▶ [SET EXERCISE] Everything from the line containing "the rim down" down to the line containing "for node in" is to be returned exactly; include both boundary lines and leave out all others.

--------------------------------------------------

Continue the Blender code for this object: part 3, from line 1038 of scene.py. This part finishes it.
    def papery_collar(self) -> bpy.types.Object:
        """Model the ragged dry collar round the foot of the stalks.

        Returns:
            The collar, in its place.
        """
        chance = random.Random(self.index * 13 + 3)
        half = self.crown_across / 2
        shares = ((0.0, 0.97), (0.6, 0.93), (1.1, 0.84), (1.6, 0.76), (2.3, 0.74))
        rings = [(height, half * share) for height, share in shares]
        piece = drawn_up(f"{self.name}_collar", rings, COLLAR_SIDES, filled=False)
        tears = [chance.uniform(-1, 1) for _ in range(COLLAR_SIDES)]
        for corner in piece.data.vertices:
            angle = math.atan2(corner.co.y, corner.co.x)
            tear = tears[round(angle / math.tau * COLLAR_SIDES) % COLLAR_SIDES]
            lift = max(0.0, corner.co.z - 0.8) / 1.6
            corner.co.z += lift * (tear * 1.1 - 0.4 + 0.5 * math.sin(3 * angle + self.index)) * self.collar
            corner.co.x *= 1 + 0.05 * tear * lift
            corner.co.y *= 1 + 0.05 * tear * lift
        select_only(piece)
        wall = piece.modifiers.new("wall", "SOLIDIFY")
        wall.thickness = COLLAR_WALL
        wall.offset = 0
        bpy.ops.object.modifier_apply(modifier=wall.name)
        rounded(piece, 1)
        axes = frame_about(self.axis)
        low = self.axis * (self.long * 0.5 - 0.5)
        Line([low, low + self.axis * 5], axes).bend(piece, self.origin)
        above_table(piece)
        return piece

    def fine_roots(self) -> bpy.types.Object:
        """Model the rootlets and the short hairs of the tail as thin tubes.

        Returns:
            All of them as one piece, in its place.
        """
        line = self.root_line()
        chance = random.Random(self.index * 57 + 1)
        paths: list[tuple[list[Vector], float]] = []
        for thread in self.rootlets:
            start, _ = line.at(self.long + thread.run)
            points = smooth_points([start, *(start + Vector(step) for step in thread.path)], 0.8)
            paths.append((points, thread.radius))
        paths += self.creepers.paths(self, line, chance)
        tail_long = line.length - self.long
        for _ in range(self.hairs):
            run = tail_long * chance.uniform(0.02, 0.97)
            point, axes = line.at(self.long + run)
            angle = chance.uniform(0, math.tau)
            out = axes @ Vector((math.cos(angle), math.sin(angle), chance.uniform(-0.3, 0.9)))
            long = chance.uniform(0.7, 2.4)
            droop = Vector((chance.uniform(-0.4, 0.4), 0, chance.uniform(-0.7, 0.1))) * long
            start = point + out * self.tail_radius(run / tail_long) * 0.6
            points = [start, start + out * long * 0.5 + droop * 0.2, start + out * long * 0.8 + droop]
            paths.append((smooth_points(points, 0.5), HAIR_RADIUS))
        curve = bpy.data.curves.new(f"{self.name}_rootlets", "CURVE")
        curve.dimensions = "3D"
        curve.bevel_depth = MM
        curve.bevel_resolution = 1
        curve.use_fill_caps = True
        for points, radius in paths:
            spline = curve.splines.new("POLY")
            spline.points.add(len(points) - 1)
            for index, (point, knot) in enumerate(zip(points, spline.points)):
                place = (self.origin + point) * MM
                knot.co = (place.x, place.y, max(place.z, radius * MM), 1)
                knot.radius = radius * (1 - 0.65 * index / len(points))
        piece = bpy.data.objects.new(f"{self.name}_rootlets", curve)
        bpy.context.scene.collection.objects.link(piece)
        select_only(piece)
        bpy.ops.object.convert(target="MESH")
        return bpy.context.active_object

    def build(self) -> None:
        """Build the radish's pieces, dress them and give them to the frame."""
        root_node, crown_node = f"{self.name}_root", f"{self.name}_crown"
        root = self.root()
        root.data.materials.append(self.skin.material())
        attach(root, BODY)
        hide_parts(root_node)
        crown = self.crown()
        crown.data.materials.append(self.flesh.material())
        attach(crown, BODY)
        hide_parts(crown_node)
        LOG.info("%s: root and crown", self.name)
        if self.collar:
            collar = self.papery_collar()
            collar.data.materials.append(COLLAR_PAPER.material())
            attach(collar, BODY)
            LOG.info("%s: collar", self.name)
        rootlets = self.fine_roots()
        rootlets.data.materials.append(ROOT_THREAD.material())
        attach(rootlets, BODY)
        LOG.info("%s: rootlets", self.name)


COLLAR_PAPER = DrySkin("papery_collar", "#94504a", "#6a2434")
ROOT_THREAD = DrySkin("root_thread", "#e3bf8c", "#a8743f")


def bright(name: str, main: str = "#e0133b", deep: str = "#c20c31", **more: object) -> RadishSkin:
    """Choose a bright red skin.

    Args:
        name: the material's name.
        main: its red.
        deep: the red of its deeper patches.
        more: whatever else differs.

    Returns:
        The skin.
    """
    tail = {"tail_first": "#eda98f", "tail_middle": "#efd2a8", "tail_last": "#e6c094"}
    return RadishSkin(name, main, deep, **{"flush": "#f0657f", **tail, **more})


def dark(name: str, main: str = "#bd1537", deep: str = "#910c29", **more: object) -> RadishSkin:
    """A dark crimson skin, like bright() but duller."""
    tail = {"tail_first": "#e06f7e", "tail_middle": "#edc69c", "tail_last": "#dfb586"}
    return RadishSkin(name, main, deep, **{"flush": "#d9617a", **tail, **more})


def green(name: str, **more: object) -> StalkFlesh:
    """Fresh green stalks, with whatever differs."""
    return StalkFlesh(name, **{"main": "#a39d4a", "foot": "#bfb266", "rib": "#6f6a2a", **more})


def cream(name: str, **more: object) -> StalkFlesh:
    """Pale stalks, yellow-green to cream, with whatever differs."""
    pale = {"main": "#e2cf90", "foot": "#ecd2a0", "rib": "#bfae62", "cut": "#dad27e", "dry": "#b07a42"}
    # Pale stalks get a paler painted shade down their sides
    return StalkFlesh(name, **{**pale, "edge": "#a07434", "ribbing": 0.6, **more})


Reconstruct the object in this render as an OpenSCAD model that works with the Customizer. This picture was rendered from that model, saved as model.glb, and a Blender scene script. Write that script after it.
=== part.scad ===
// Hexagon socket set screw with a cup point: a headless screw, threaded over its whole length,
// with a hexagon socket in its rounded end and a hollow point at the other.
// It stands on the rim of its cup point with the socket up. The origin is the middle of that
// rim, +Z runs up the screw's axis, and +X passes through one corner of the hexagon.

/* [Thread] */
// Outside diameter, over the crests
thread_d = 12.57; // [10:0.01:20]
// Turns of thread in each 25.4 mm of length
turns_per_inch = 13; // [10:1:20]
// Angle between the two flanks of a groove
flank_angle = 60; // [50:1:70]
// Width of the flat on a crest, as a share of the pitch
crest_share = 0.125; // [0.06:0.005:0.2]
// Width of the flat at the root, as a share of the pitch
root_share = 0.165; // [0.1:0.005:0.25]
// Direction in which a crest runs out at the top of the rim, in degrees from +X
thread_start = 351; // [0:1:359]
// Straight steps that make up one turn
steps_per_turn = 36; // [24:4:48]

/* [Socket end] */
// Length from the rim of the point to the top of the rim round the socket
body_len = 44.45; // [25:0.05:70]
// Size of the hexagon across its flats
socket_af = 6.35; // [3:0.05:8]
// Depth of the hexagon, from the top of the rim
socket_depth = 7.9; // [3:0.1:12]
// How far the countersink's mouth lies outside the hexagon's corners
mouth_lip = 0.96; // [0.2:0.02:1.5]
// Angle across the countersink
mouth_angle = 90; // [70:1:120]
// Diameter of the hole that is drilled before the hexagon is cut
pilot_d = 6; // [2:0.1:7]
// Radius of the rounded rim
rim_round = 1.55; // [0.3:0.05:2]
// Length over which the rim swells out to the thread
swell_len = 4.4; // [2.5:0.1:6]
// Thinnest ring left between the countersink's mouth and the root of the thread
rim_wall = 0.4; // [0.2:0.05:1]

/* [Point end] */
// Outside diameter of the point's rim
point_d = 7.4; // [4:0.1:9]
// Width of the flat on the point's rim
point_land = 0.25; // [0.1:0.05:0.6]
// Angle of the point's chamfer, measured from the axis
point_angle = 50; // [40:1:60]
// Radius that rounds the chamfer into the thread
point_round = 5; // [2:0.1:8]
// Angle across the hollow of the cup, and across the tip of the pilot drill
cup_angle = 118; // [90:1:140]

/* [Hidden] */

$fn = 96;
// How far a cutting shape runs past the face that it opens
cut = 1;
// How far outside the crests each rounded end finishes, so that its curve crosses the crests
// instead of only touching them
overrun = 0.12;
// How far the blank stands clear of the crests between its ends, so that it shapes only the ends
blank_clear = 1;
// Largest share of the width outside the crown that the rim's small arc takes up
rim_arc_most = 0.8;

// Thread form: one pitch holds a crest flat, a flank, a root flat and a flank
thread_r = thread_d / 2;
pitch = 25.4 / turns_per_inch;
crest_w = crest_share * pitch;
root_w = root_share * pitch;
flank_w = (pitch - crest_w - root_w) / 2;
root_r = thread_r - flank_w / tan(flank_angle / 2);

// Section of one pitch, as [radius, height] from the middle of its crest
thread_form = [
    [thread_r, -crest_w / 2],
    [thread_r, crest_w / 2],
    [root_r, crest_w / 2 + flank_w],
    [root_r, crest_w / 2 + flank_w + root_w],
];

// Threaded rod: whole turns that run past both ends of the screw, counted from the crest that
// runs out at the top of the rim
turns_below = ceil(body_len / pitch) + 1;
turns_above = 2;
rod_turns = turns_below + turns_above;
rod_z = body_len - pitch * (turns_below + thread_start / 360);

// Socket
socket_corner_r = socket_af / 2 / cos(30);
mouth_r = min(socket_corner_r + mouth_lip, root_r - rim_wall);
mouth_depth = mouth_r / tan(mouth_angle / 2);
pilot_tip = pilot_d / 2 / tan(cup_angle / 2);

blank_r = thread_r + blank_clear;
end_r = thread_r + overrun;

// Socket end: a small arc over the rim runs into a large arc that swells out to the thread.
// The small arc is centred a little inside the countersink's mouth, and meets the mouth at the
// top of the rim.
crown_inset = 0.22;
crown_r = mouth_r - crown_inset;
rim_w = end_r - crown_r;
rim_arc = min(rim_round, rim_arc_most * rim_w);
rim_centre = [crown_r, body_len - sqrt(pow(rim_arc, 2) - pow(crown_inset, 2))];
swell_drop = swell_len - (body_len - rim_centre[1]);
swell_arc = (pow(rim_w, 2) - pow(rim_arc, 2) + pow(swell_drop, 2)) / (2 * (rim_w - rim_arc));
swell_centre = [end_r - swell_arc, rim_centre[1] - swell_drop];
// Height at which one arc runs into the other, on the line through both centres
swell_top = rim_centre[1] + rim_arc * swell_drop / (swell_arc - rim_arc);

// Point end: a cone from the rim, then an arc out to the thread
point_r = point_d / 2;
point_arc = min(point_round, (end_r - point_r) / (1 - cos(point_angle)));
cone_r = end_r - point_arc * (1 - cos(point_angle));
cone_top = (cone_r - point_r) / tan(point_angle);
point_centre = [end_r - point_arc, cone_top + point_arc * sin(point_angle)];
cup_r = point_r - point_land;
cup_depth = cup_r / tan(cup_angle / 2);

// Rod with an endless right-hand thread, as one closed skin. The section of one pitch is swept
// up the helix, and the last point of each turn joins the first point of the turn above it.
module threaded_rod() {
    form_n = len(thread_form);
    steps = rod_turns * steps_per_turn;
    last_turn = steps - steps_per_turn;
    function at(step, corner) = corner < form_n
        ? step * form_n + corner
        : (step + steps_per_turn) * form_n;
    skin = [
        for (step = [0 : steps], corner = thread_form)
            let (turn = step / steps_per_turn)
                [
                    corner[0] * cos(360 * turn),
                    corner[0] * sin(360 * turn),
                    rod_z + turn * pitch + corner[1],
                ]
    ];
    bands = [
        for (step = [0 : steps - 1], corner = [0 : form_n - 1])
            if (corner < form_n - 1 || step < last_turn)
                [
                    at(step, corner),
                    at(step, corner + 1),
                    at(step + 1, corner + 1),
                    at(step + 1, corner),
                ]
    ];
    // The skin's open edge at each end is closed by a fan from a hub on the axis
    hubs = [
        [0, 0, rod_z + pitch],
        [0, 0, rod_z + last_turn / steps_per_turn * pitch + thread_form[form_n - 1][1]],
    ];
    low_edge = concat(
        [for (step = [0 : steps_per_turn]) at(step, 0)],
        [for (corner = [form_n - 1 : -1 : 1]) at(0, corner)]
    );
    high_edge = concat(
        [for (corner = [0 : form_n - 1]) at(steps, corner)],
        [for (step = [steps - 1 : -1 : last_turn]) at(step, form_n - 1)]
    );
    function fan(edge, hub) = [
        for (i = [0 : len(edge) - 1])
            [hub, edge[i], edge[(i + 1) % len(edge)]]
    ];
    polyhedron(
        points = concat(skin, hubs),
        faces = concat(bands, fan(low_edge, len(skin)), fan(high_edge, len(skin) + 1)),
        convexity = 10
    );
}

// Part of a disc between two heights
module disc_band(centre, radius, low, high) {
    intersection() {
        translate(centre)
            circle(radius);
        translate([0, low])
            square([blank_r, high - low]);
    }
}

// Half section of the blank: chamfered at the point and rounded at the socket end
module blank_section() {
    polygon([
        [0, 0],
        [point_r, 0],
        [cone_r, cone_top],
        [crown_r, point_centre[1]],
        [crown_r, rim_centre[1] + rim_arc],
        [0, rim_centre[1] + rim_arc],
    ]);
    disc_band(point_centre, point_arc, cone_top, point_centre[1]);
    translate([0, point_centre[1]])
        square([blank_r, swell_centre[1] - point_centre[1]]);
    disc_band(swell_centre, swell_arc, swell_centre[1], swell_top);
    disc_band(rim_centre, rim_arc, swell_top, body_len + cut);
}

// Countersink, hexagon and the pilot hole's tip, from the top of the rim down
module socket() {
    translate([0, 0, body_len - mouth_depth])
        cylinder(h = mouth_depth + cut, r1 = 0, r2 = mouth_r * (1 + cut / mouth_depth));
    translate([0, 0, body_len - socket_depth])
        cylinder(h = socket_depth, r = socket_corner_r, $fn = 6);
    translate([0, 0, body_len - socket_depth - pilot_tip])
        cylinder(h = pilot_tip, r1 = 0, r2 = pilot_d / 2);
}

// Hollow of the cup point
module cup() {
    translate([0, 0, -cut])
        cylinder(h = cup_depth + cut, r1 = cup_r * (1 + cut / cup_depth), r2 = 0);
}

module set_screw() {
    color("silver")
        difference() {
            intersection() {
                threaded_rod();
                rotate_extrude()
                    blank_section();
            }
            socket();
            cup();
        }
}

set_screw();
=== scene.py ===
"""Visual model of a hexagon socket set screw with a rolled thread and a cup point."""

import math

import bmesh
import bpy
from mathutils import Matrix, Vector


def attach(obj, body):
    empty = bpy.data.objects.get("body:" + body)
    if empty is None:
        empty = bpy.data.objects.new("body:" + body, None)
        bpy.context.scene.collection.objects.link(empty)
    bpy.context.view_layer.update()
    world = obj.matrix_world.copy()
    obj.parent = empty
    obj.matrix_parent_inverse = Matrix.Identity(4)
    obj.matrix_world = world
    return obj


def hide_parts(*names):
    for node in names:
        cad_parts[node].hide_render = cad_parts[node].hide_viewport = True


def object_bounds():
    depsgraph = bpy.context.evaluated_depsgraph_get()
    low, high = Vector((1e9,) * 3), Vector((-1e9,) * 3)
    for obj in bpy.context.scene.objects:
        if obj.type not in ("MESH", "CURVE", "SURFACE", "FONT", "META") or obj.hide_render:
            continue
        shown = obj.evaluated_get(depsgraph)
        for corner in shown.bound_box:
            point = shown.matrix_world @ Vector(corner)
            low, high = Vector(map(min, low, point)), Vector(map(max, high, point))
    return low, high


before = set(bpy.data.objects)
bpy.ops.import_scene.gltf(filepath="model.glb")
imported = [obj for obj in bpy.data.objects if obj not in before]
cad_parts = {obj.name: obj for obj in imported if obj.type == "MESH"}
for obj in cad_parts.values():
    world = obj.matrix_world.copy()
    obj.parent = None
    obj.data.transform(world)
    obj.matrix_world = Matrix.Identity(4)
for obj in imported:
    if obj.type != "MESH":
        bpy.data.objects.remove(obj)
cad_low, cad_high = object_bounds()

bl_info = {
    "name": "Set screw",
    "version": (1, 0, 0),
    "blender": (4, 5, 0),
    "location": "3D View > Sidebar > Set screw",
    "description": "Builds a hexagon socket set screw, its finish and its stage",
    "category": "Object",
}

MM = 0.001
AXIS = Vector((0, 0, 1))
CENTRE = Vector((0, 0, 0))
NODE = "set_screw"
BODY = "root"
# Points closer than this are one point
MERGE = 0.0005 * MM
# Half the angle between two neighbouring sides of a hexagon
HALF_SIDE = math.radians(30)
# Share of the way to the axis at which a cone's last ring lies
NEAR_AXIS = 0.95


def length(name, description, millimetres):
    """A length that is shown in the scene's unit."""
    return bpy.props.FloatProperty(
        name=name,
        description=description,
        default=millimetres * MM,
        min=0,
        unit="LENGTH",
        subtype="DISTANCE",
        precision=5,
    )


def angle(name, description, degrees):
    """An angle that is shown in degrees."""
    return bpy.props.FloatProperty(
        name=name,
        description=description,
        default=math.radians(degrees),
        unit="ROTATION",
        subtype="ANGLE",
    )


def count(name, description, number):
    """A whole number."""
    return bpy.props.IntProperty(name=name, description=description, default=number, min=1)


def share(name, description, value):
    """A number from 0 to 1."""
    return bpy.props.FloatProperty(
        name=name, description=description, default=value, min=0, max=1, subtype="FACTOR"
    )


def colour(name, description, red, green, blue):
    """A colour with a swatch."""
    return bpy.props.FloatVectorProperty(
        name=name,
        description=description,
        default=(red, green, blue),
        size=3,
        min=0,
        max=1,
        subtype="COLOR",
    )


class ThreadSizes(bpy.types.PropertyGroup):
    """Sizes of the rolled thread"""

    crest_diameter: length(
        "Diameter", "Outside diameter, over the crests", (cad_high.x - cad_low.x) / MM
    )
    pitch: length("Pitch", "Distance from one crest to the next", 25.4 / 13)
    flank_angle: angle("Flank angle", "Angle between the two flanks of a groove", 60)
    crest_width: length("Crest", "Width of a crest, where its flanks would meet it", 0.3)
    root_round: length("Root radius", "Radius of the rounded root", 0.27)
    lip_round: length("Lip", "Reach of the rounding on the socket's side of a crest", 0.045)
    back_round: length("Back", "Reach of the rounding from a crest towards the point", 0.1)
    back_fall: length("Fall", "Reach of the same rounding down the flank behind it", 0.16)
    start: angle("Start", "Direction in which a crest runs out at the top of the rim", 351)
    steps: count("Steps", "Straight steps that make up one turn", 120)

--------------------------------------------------

▶ [REPLY TO THE TASK]
// Countersink, hexagon and the pilot hole's tip, from the top of the rim down
module socket() {
    translate([0, 0, body_len - mouth_depth])
        cylinder(h = mouth_depth + cut, r1 = 0, r2 = mouth_r * (1 + cut / mouth_depth));
    translate([0, 0, body_len - socket_depth])
        cylinder(h = socket_depth, r = socket_corner_r, $fn = 6);
    translate([0, 0, body_len - socket_depth - pilot_tip])
        cylinder(h = pilot_tip, r1 = 0, r2 = pilot_d / 2);
}

// Hollow of the cup point
module cup() {
    translate([0, 0, -cut])
        cylinder(h = cup_depth + cut, r1 = cup_r * (1 + cut / cup_depth), r2 = 0);
}

module set_screw() {
    color("silver")
        difference() {
            intersection() {
                threaded_rod();
                rotate_extrude()
                    blank_section();
            }
            socket();
            cup();
        }
}

set_screw();
=== scene.py ===
"""Visual model of a hexagon socket set screw with a rolled thread and a cup point."""

import math

import bmesh
import bpy
from mathutils import Matrix, Vector


def attach(obj, body):
    empty = bpy.data.objects.get("body:" + body)
    if empty is None:
        empty = bpy.data.objects.new("body:" + body, None)
        bpy.context.scene.collection.objects.link(empty)
    bpy.context.view_layer.update()
    world = obj.matrix_world.copy()
    obj.parent = empty
    obj.matrix_parent_inverse = Matrix.Identity(4)
    obj.matrix_world = world
    return obj


def hide_parts(*names):
    for node in names:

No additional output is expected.